Por supuesto, tampoco cabe esperar que la casta política exija de algún modo a los terroristas una efectiva reparación material de los daños causados en estos 60 años de criminalidad organizada. Tampoco que exijan por alguna otra vía la devolución de todo lo robado en sus extorsiones y secuestros. Y por supuesto, tampoco cabe esperar a estas alturas que se les exija, junto al resto de sus adláteres nacionalistas, que renuncien a los principios de su ideología totalitaria y xenófoba, que es el germen de sus atávicas pulsiones liberticidas y antidemocráticas, y que se concreta en la construcción de Eukal Herria, ese país imaginario con el que tratan de sublimar su odio y barbarie.
La falsa disolución de ETA no es sino la legitimación de una situación de hecho provocada y consumada por la traición sistemática de nuestra actual casta política, que para mantener sus aviesos intereses coyunturales ha renunciado a que el Estado haga prevalecer la justicia y el respeto a la ley para garantizar la unidad y el orden constitucional en todo su territorio.
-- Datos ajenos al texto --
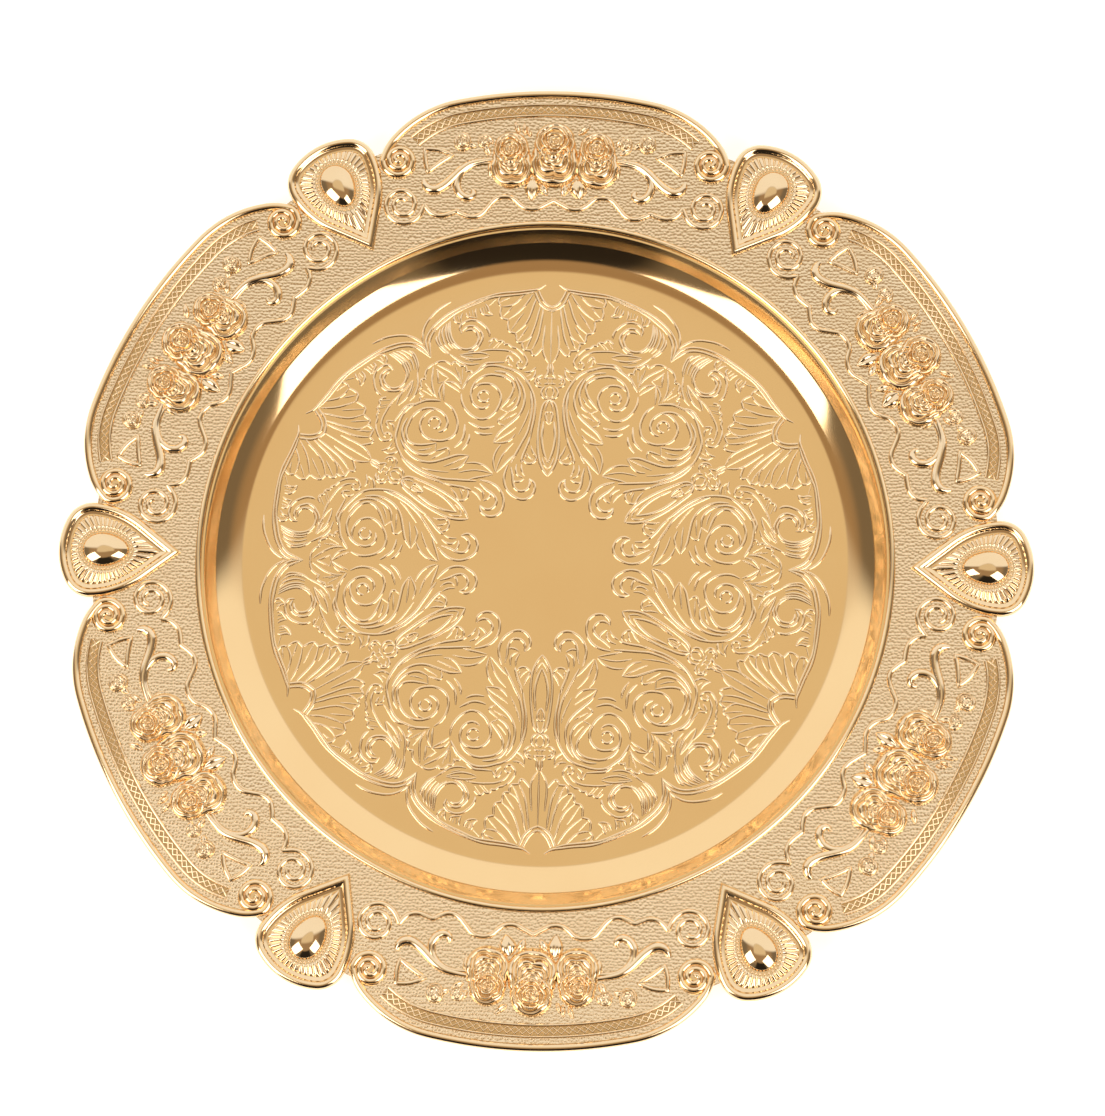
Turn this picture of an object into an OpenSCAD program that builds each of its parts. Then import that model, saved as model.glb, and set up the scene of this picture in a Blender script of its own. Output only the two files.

La falsa derrota de ETA no es sino la metamorfosis de la víbora en actor político de pleno derecho dentro de las instituciones, el triunfo de su veneno en nombre de una paz sin justicia, sin memoria y sin arrepentimiento, con la complicidad de una clase partitocrática que mediante esta escenificación pone el broche de oro final a la última de sus felonías.